* _The task_
Copy exactly the lines from the first line of the records below through the line containing "PRESS_PASSES = 8", including both, and nothing else.

* _Source data_
= = = = =
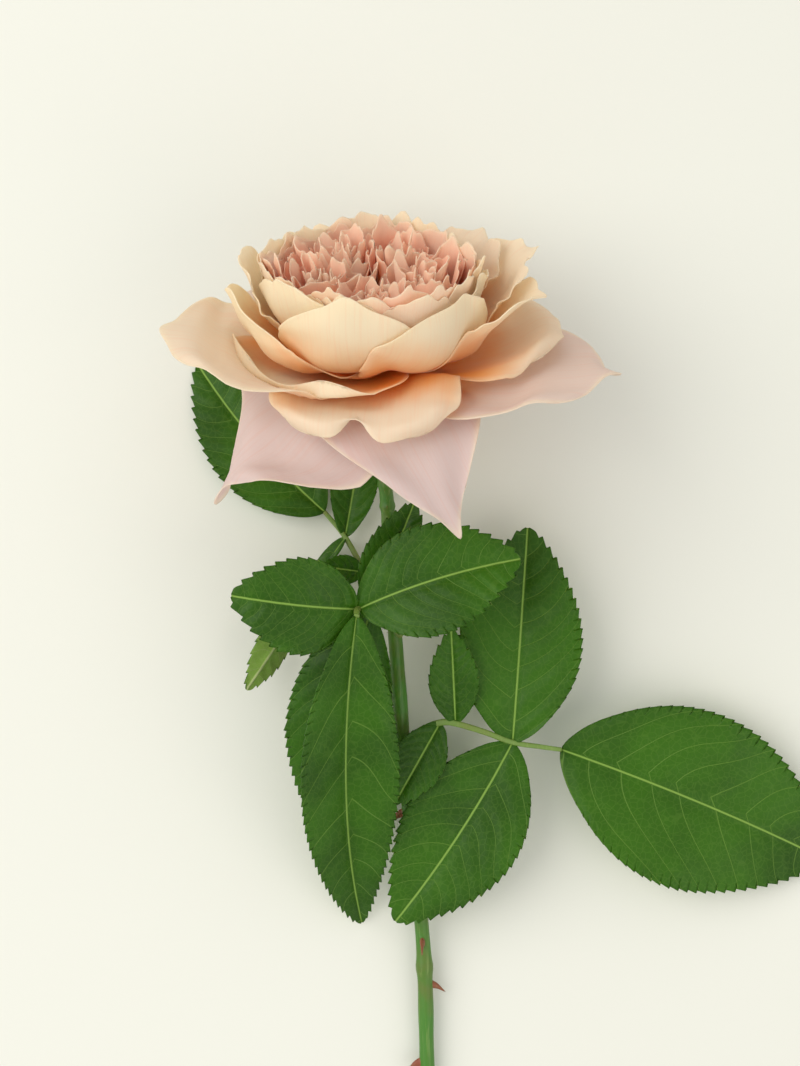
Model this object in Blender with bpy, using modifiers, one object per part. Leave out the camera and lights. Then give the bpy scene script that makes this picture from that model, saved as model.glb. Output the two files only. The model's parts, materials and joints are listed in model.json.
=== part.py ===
"""A cut garden rose lying on a table: stem with its hip and prickles, sepals, petals and three leaves.

Metres, +Z up. The flower points along +Y, the stem's cut end along -Y, and the table is z = 0. The origin
is the bottom centre of the whole rose's box. Lengths in the tables below are millimetres and angles are
degrees.
"""
import math
from dataclasses import dataclass

import bmesh
import bpy
import numpy as np
from mathutils import Vector
from mathutils.bvhtree import BVHTree

MM = 0.001

# The flower: its base is the rim of the hip, where the outer petals are attached.
FLOWER_BASE = (-33.6, 107.6, 36.4)
FLOWER_RISE = 28.0          # the flower's axis above the table
PETAL_THICKNESS = 0.4
PETAL_ROWS = 6
PETAL_COLUMNS = 6
LAYER_HEIGHT = 0.8          # each nested layer of cup petals starts this much higher
LAYER_INSET = 0.26          # and this much closer to the flower's axis
CUP_ROOT_RADIUS = 5.0
CUP_ROOT_HEIGHT = 2.6
PETAL_PITCH = 1.06        # least distance between the middles of two petals that lie on each other
PRESS_PASSES = 8

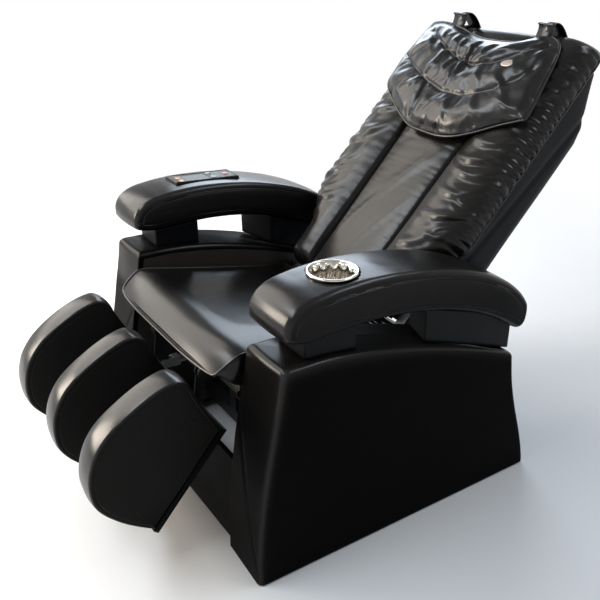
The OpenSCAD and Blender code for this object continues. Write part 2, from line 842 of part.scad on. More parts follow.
module back_shell() {
  stops = [60, 100, 140, 180, 220, 400, back_l - 165, back_l - 105, back_l - 40];
  top = len(stops) - 1;
  color("#101113") back_place() difference() {
    loft([for (z = stops) shell_ring(z, 0)]);
    loft([for (i = [0:top])
      shell_ring(stops[i] - (i == 0 ? 1 : 0) - (i == top ? shell_wall : 0), shell_wall)]);
  }
}

// ---------- massage drive ----------

guide_x = 111;
guide_w = 18;
screw_y = frame_tube / 2;
guide_z0 = low_tube_z + frame_tube;

module guide_rails() {
  color("#8d9196") back_place() both_sides() difference() {
    block([guide_x, 0, guide_z0], [guide_x + guide_w, frame_tube, top_tube_z]);
    block([guide_x - 1, 2.5, guide_z0 - 1], [guide_x + guide_w - 2.5, frame_tube - 2.5, top_tube_z + 1]);
  }
}

module screw_bearings() {
  color("#8d9196") back_place() for (z = [guide_z0, top_tube_z - 16]) difference() {
    block([-17, 0, z], [17, frame_tube, z + 16]);
    translate([0, screw_y, z - 1]) cylinder(h = 18, r = screw_d / 2 - 1 + fit_gap);
  }
}

// Spindle between the bearings, with thinner journals at both ends
module lead_screw() {
  color("#b9bcc0") back_place() translate([0, screw_y, 0]) {
    translate([0, 0, guide_z0 + 0.5]) cylinder(h = top_tube_z - guide_z0 - 1, r = screw_d / 2 - 1);
    translate([0, 0, guide_z0 + 16.5]) cylinder(h = top_tube_z - guide_z0 - 33, r = screw_d / 2);
  }
}

module screw_motor() {
  color("#6c6f74") back_place() {
    block([-24, frame_tube, -6], [24, frame_tube + 30, guide_z0 + 16]);
    translate([0, frame_tube + 24, -60]) cylinder(h = 54, r = 20);
  }
}

carriage_z = 330;
knead_y = 50;
cheek_x = 92;
bridge_y = 68;
arm_hub_x = 50;
roller_dy = -24;
roller_dz = 70;

module carriage_frame() {
  color("#9a9da1") back_place() translate([0, 0, carriage_z]) difference() {
    union() {
      block([-cheek_x - 6, bridge_y, -60], [cheek_x + 6, bridge_y + 4, 60]);
      both_sides() {
        block([cheek_x, 3, -40], [cheek_x + 6, bridge_y, 40]);
        for (z = [-40, 20])
          block([cheek_x + 6, 3, z], [guide_x + guide_w - 3, frame_tube - 3, z + 20]);
      }
      block([-16, 1, -40], [16, bridge_y, -20]);
    }
    bar_x(-cheek_x - 7, cheek_x + 7, knead_y, 0, knead_d / 2 + fit_gap);
    translate([0, screw_y, -41]) cylinder(h = 22, r = screw_d / 2 + fit_gap);
    bar_y(0, 30, bridge_y - 1, bridge_y + 5, 10);
  }
}

// Gear housing round the kneading shaft, with the motor behind the bridge
module massage_motor() {
  color("#6c6f74") back_place() translate([0, 0, carriage_z]) difference() {
    union() {
      block([-28, 36, -18], [28, bridge_y, 50]);
      bar_y(0, 30, bridge_y - 1, bridge_y + 6, 9.8);
      bar_x(-55, 55, bridge_y + 24.5, 30, 20);
    }
    bar_x(-30, 30, knead_y, 0, knead_d / 2 + fit_gap);
  }
}

module kneading_shaft() {
  color("#c3c6ca") back_place() translate([0, 0, carriage_z])
    bar_x(-cheek_x - 12, cheek_x + 12, knead_y, 0, knead_d / 2);
}

// Forked arm that rocks on the kneading shaft and holds two roller axles
module massage_arm() {
  up = [knead_y + roller_dy, roller_dz];
  down = [knead_y + roller_dy, -roller_dz];
  hub = [knead_y, 0];
  back_place() translate([0, 0, carriage_z]) difference() {
    union() {
      plate_yz(arm_hub_x - 5, arm_hub_x + 5) {
        translate(hub) circle(16);
        link(hub, up, 9);
        link(hub, down, 9);
      }
      for (p = [up, down]) bar_x(arm_hub_x, arm_hub_x + 8 + roller_w, p.x, p.y, 5);
    }
    bar_x(arm_hub_x - 6, arm_hub_x + 6, knead_y, 0, knead_d / 2 + fit_gap);
  }
}

module left_massage_arm() {
  color("#9a9da1") massage_arm();
}

module right_massage_arm() {
  color("#9a9da1") mirror([1, 0, 0]) massage_arm();
}

// Rubber roller with rounded rims on a plain bore
module massage_roller(side, up) {
  r = roller_d / 2;
  x0 = arm_hub_x + 6;
  color("#3d2f2a") back_place() mirror([side > 0 ? 0 : 1, 0, 0])
    translate([x0, knead_y + roller_dy, carriage_z + up * roller_dz]) rotate([0, 90, 0])
      rotate_extrude() difference() {
        union() {
          translate([0, 5]) square([r, roller_w - 10]);
          square([r - 5, roller_w]);
          for (y = [5, roller_w - 5]) translate([r - 5, y]) circle(5);
        }
        translate([-50, -1]) square([50 + 5 + fit_gap, roller_w + 2]);
      }
}

module left_upper_roller() {
  massage_roller(1, 1);
}

module left_lower_roller() {
  massage_roller(1, -1);
}

module right_upper_roller() {
  massage_roller(-1, 1);
}

module right_lower_roller() {
  massage_roller(-1, -1);
}

// ---------- head pillow ----------

pillow_x = 12;
pillow_z = back_l - 166;
pillow_half = concat(
  bezier([[0, -151], [95, -151], [150, -108], [228, -60]], 6),
  bezier([[228, -60], [244, -20], [212, 70], [194, 122]], 5),
  bezier([[194, 122], [188, 146], [150, 150], [122, 126]], 4),
  bezier([[122, 126], [95, 112], [45, 110], [0, 112]], 3));
pillow_outline = concat(pillow_half, [[0, 112]],
  [for (i = [len(pillow_half) - 1:-1:1]) [-pillow_half[i].x, pillow_half[i].y]]);

// Ring of the pillow at share f of its outline and height h off the pad
function pillow_ring(f, h) = [for (p = pillow_outline)
  [pillow_x + f * p.x, -pad_crest - soft_gap - h, pillow_z + f * p.y]];

module head_pillow() {
  levels = [[0.93, 0], [1, 8], [0.995, 13], [0.94, pillow_t * 0.62], [0.82, pillow_t * 0.85],
    [0.64, pillow_t * 0.9], [0.6, pillow_t * 0.8], [0.56, pillow_t * 0.92], [0.3, pillow_t]];
  color("#1d1e21") back_place() loft([for (l = levels) pillow_ring(l[0], l[1])], star = true);
}

// ---------- leg rest ----------

module legrest_board() {
  color("#1a1a1c") leg_place() difference() {
    block([-fin_outer + 3, leg_back - leg_board_t, -leg_l], [fin_outer - 3, leg_back, -60]);
    for (x = [-leg_arm_x, leg_arm_x], z = [-100, -220])
      bar_y(x + 14, z, leg_back - leg_board_t - 1, leg_back + 1, 3.2);
  }
}

module leg_eye(lever) {
  down = [sin(leg_lean + leg_lever_turn), -cos(leg_lean + leg_lever_turn)];
  difference() {
    union() {
      circle(eye_r);
      link([0, 0], [48, -74], eye_r - 3);
      translate([leg_back, -250]) square([16, 180]);
      if (lever) link([0, 0], 98.5 * down, 14);
    }
    circle(pin_d / 2 + fit_gap);
    if (lever) slot(83.5 * down, 98.5 * down, leg_slot_r);
    translate([0, -300]) square([leg_back, 240]);
  }
}

// Hinge arms with feet on the board's back, the right one with the drive lever
module legrest_arms() {
  color("#3a3a3d") leg_place() for (s = [-1, 1]) {
    plate_yz(s * leg_arm_x - leg_plate_t / 2, s * leg_arm_x + leg_plate_t / 2) leg_eye(s < 0);
    difference() {
      block([s * leg_arm_x - 22, leg_back, -250], [s * leg_arm_x + 22, leg_back + 3, -84]);
      for (z = [-100, -220]) bar_y(s * leg_arm_x + 14, z, leg_back - 1, leg_back + 4, 3.2);
    }
  }
}

// Side outline of a fin: front is -Y, the flat rear lies on the board
fin_outline = let (b = leg_back - leg_board_t - soft_gap, f = -leg_l) concat(
  bezier([[b, f - 2], [b - 60, f - 14], [b - 120, f - 16], [b - 150, f + 6]], 5),
  bezier([[b - 150, f + 6], [b - 192, f + 38], [b - 211, f + 88], [b - 209, f + 136]], 5),
  bezier([[b - 209, f + 136], [b - 207, f + 181], [b - 180, -42], [-128, -17]], 6),
  bezier([[-128, -17], [-118, -12], [-106, -9], [-97, -13.5]], 3),
  [[-44, -40], [b - 3, -58], [b, -63]]);

function fin_section(x, d) = let (n = len(fin_outline))
  [for (p = inset([for (i = [n - 1:-1:0]) fin_outline[i]], d)) [x, p.x, p.y]];

module fin_body(x0, x1) {
  steps = [[0, 9], [3, 4], [9, 1], [(x1 - x0) / 2, 0], [x1 - x0 - 9, 1], [x1 - x0 - 3, 4], [x1 - x0, 9]];
  leg_place() loft([for (s = steps) fin_section(x0 + s[0], s[1])]);
}

module calf_fins() {
  color("#17181a") {
    fin_body(-mid_fin_w / 2, mid_fin_w / 2);
    fin_body(fin_outer - fin_w, fin_outer);
    fin_body(-fin_outer, -fin_outer + fin_w);
  }
}

// Section of a calf pad at height z, between the middle fin and an outer fin
function calf_ring(z) = let (
  x0 = mid_fin_w / 2 + soft_gap * 2,
  x1 = fin_outer - fin_w - soft_gap * 2,
  b = leg_back - leg_board_t - soft_gap,
  end = rise(z + leg_l - 6, 24) * rise(-64 - z, 24),
  t = calf_pad_t * (0.35 + 0.65 * end))
  concat(
    [for (i = [0:8]) let (u = 1 - 2 * i / 8)
      [(x0 + x1) / 2 + u * (x1 - x0) / 2, b - t * (0.62 + 0.1 * u * u)
        - t * 0.28 * (1 - u * u) * 0.6, z]],
    [[x0, b, z], [x1, b, z]]);

module calf_pads() {
  stops = [-leg_l + 6, -leg_l + 10, -leg_l + 18, -leg_l + 30, -220, -150, -88, -76, -68, -64];
  color("#121314") leg_place() both_sides() loft([for (z = stops) calf_ring(z)]);
}

// ---------- drawing ----------

base_side_rails();
base_cross_tubes();
base_posts();
seat_frame();
seat_board();
seat_cushion();
hinge_plates();
hinge_pins();
kick_panel();
rear_cover();
left_side_panel();
right_side_panel();
inner_boards();
side_bolts();
left_arm_supports();
right_arm_supports();
left_armrest();
right_armrest();
cup_holder();
control_housing();
display_window();
power_key();
knead_key();
tap_key();
recline_key();
control_box();
air_pump();
power_inlet();
power_switch();
roller_forks();
transport_rollers();
floor_glides();
drive_stands();
recline_actuator();
recline_rod();
legrest_actuator();
legrest_rod();
back_uprights();
back_cross_tubes();
recline_lever();
back_pad();
back_shell();
guide_rails();
screw_bearings();
screw_motor();
lead_screw();
carriage_frame();
massage_motor();
kneading_shaft();
left_massage_arm();
right_massage_arm();
left_upper_roller();
left_lower_roller();
right_upper_roller();
right_lower_roller();
head_pillow();
legrest_board();
legrest_arms();
calf_fins();
calf_pads();
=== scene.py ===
"""Looks of the massage chair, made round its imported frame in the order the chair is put
together: room, side panels, arms, cup, hand control, seat, leg rest, back, pillow, works."""
import bmesh
import bpy
import numpy as np
from mathutils import Matrix
from mathutils.bvhtree import BVHTree


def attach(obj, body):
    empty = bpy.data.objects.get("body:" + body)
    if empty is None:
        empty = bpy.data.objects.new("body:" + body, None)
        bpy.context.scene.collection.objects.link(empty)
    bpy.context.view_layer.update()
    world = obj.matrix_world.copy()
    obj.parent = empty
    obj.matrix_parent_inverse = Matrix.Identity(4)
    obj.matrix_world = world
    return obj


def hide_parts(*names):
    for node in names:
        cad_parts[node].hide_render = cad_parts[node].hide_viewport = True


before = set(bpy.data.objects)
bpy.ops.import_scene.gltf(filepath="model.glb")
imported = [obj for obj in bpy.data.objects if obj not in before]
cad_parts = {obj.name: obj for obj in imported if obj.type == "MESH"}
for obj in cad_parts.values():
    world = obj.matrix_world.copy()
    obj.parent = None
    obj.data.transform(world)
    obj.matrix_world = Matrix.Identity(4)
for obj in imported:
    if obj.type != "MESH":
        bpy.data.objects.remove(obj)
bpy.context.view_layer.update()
scene = bpy.context.scene
scene.view_settings.view_transform = "Standard"


# The room. A pale seamless floor runs up into an even pale wall. A cool window stands
# behind the chair's right side and a warm one before it; two soft lamps hang over the
# front, and a narrow one over the rear lights the edges.
class Shade:
    """A value inside a material: arithmetic on it adds Math nodes, node() adds any other."""

    def __init__(self, tree, socket=None):
        self.tree, self.socket = tree, socket

    def node(self, kind, inputs=None, output=0, **settings):
        made = self.tree.nodes.new("ShaderNode" + kind)
        for name, value in settings.items():
            setattr(made, name, value)
        for key, value in (inputs or {}).items():
            if isinstance(value, Shade):
                self.tree.links.new(value.socket, made.inputs[key])
            else:
                made.inputs[key].default_value = value
        return Shade(self.tree, made.outputs[output])

    def maths(self, operation, *others):
        """This value with the others, through a Math node."""
        return self.node("Math", dict(enumerate((self, *others))), operation=operation)

    def mix(self, low, high):
        """Colour between low and high, at this share."""
        return self.node("Mix", {0: self, 6: low, 7: high}, output=2, data_type="RGBA")

    def __add__(self, other):
        return self.maths("ADD", other)

    def __sub__(self, other):
        return self.maths("SUBTRACT", other)

    def __rsub__(self, other):
        return self.node("Math", {0: other, 1: self}, operation="SUBTRACT")

    def __mul__(self, other):
        return self.maths("MULTIPLY", other)

    __radd__, __rmul__ = __add__, __mul__


def hang(name, data):
    """A new object in the scene."""
    made = bpy.data.objects.new(name, data)
    scene.collection.objects.link(made)
    return made


def surface(name, grid, ring=True):
    """Mesh through a grid of points in millimetres: rows join to rows, each row closes into
    a ring, doubles at seams and poles are merged, and the faces are turned outwards."""
    rows, cols = grid.shape[:2]
    i, j = np.meshgrid(np.arange(rows - 1), np.arange(cols if ring else cols - 1), indexing="ij")
    k = (j + 1) % cols
    faces = np.stack([i * cols + j, i * cols + k, (i + 1) * cols + k, (i + 1) * cols + j], -1)
    mesh = bpy.data.meshes.new(name)
    mesh.from_pydata((grid.reshape(-1, 3) * 0.001).tolist(), [], faces.reshape(-1, 4).tolist())
    return closed(name, mesh, ring)


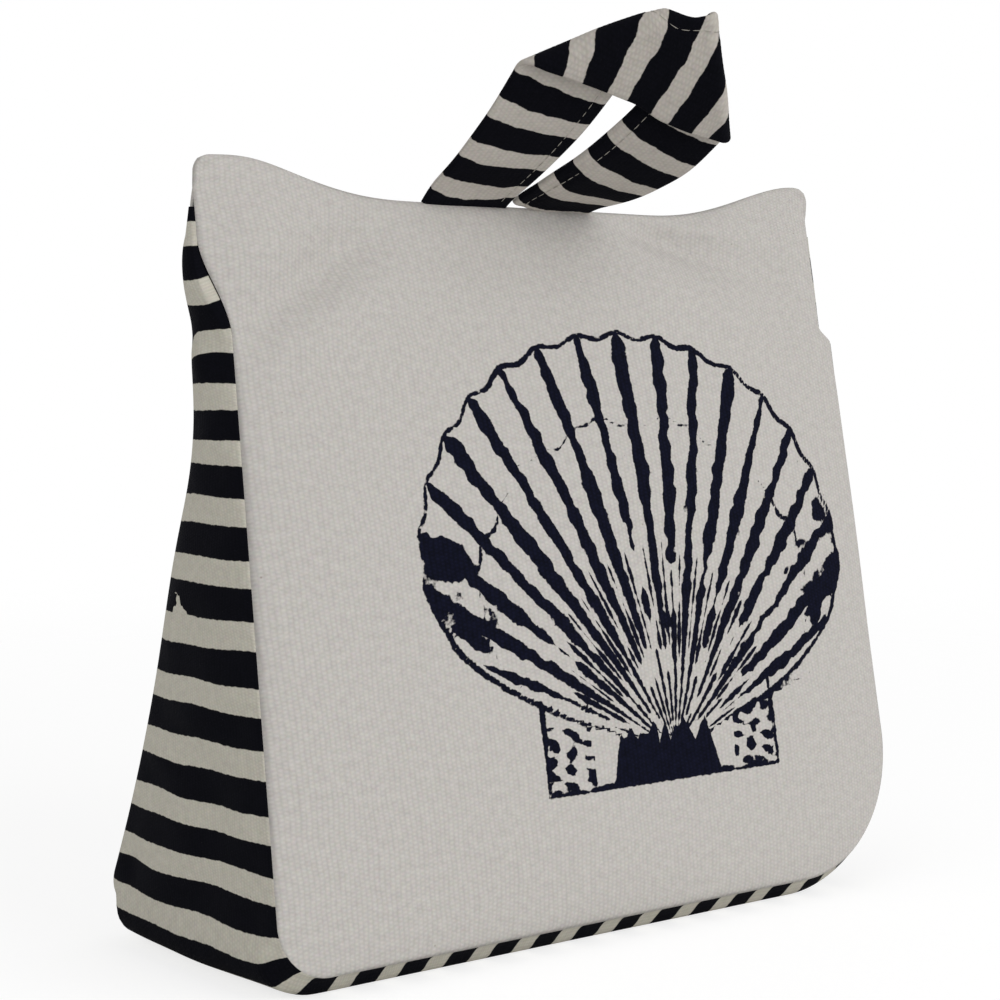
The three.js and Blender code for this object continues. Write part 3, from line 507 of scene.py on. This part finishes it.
def strip_grid():
    """Lines from front to back seam, pushed out by sin(pi h)^0.6 (4a(1-a))^0.7 and down to the floor."""
    run, reach = strip_run()
    even = np.linspace(0, 1, STRIP_COLUMNS)
    across = 0.35 * (0.5 - 0.5 * np.cos(np.pi * even)) + 0.65 * even
    x, up = run[:, :1], run[:, 1:]
    steps = np.pad(np.gradient(run, axis=0) * [1, SLOPE_UP], ((4, 4), (0, 0)), "edge")
    along = unit(np.stack([np.convolve(steps[:, k], np.ones(9) / 9, "valid") for k in (0, 1)], axis=-1))
    out = np.stack([along[:, 1], 0 * along[:, 0], -along[:, 0]], axis=-1)[:, None, :]
    down = np.clip(-out[..., 2], 0, 1)
    height = np.clip(up / SLOPE, 0, 1)
    side_push = SIDE_PUFF * np.sin(np.pi * height) ** 0.6 * (4 * across * (1 - across)) ** 0.7
    room = panel_depth(-1, x, up) + panel_depth(1, x, up)
    edge = smooth(np.minimum(across, 1 - across) * room / 12)
    crease = 1.0 * np.exp(-((up - 163) / 5) ** 2) - 1.8 * np.exp(-((up - 184) / 10) ** 2) * across
    soft = 0.9 * sum(waves(across * room, reach[:, None], *kind) for kind in ((60, 61), (24, 62)))
    side_push = side_push + edge * (soft - crease * smooth(room / 20))
    foot_push = LIFT * smooth(np.minimum(across, 1 - across) / 0.09)
    corner = CORNER_PUFF * (2 * down * np.sqrt(1 - down ** 2)) ** 4 * np.sqrt(4 * across * (1 - across))
    push = ((1 - down) * side_push + down * foot_push + corner)[..., None]
    front, back = seam_place(-1, x, up), seam_place(1, x, up)
    points = front * (1 - across[None, :, None]) + back * across[None, :, None] + out * push
    points[..., 2] = np.maximum(points[..., 2], 0.0)
    return points, np.stack([across * room, reach[:, None] + 0 * across * room], axis=-1)


points, flat = strip_grid()
across, along = flat[..., 0], printed_place(flat[..., 1])
pulled = 7.0 * dent(across, flat[..., 1], (23, 44), (9, 5))
printed = stripe_depth(along - pulled + 0.45 * waves(across, along, 34, 63), **GUSSET_STRIPES)
missed = dent(across, flat[..., 1], (35.5, 122.5), (1.7, 5.0), 28)  # the roller skipped a spot
missed += dent(across, flat[..., 1], (37.6, 126), (3.2, 1.3), 10)
printed -= 9.0 * np.maximum(0.0, missed + 0.5 * waves(across, along, 3, 64) * missed - 0.3)
strip = cloth("striped_strip_cloth", points, flat, fields={"ink_depth": printed})
print("strip length, mm:", round(float(flat[-1, 0, 1]), 1))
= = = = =
* _Task response_
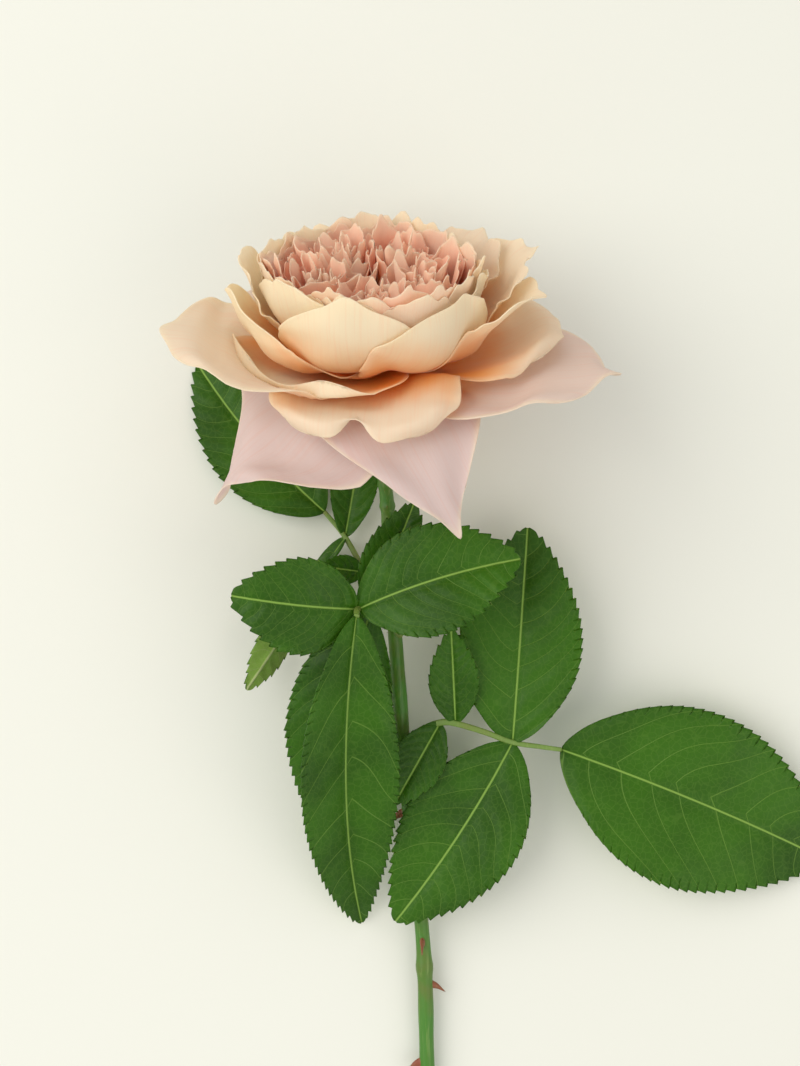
Model this object in Blender with bpy, using modifiers, one object per part. Leave out the camera and lights. Then give the bpy scene script that makes this picture from that model, saved as model.glb. Output the two files only. The model's parts, materials and joints are listed in model.json.
=== part.py ===
"""A cut garden rose lying on a table: stem with its hip and prickles, sepals, petals and three leaves.

Metres, +Z up. The flower points along +Y, the stem's cut end along -Y, and the table is z = 0. The origin
is the bottom centre of the whole rose's box. Lengths in the tables below are millimetres and angles are
degrees.
"""
import math
from dataclasses import dataclass

import bmesh
import bpy
import numpy as np
from mathutils import Vector
from mathutils.bvhtree import BVHTree

MM = 0.001

# The flower: its base is the rim of the hip, where the outer petals are attached.
FLOWER_BASE = (-33.6, 107.6, 36.4)
FLOWER_RISE = 28.0          # the flower's axis above the table
PETAL_THICKNESS = 0.4
PETAL_ROWS = 6
PETAL_COLUMNS = 6
LAYER_HEIGHT = 0.8          # each nested layer of cup petals starts this much higher
LAYER_INSET = 0.26          # and this much closer to the flower's axis
CUP_ROOT_RADIUS = 5.0
CUP_ROOT_HEIGHT = 2.6
PETAL_PITCH = 1.06        # least distance between the middles of two petals that lie on each other
PRESS_PASSES = 8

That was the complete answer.